There were only two readily available metals - copper and coinage silver - that the silversmith could alloy with the available high-grade French silver in order to increase the amount of working material.* It is unlikely that pure copper was used, because any increase in volume would result in a considerable drop in silver content. The only other metal then was the 92.5% coinage silver, which when alloyed with the French silver would give a substantial increase in volume with only a slight degradation of quality. This was the most likely material to have been used.

*At later dates it is possible that English silver of the same standard as coinage was remelted.

By the late-nineteenth and early-twentieth centuries, it appears that high-grade silver was again available; however, there are not enough analyses from this period to be able to reach any firm conclusions.

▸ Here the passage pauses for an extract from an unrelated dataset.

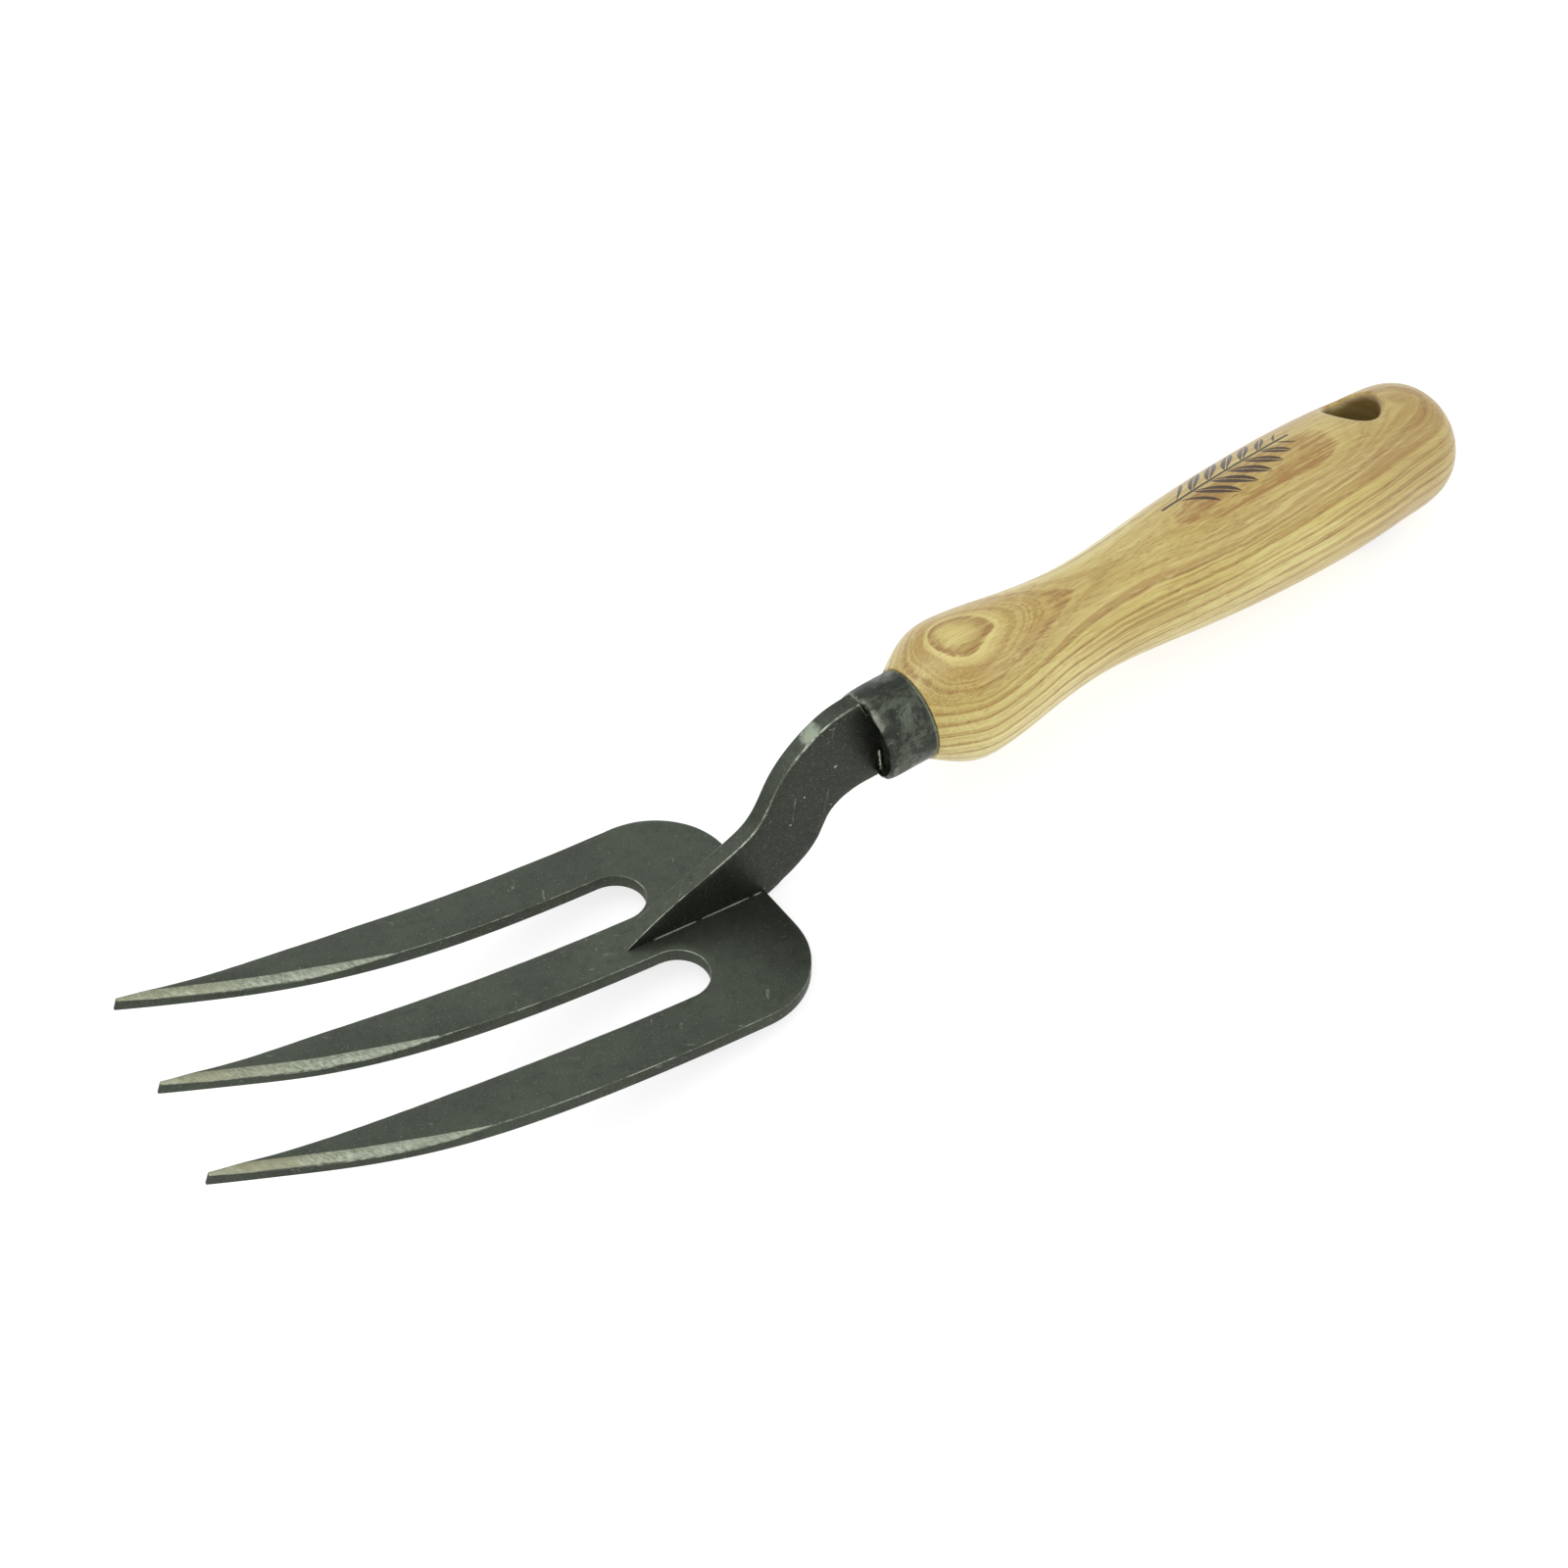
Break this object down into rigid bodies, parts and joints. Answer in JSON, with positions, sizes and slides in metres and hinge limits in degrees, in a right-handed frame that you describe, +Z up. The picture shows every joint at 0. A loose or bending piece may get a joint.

Further examination of our work also demonstrated that the spread of results from all analyses on a single object is over a very narrow range of from 1% to 3%. If results of analysis of some particular part of an object are completely at variance with results of analyses of the rest of the object, then there is reason to look very closely for additions or repairs.

For example, in any single piece by Ranvoyzé, the total spread of results was at most 2%. However, on one piece, a chalice (accession number 14792), the cup read up to 5.4% lower than the rest of the chalice. This raises the question of whether the cup was done at a later date than the rest of the piece, or whether it was indeed made by Ranvoyzé. In fact, the cup has been under suspicion because stylistically it did not match the rest of the chalice (see fig. 4).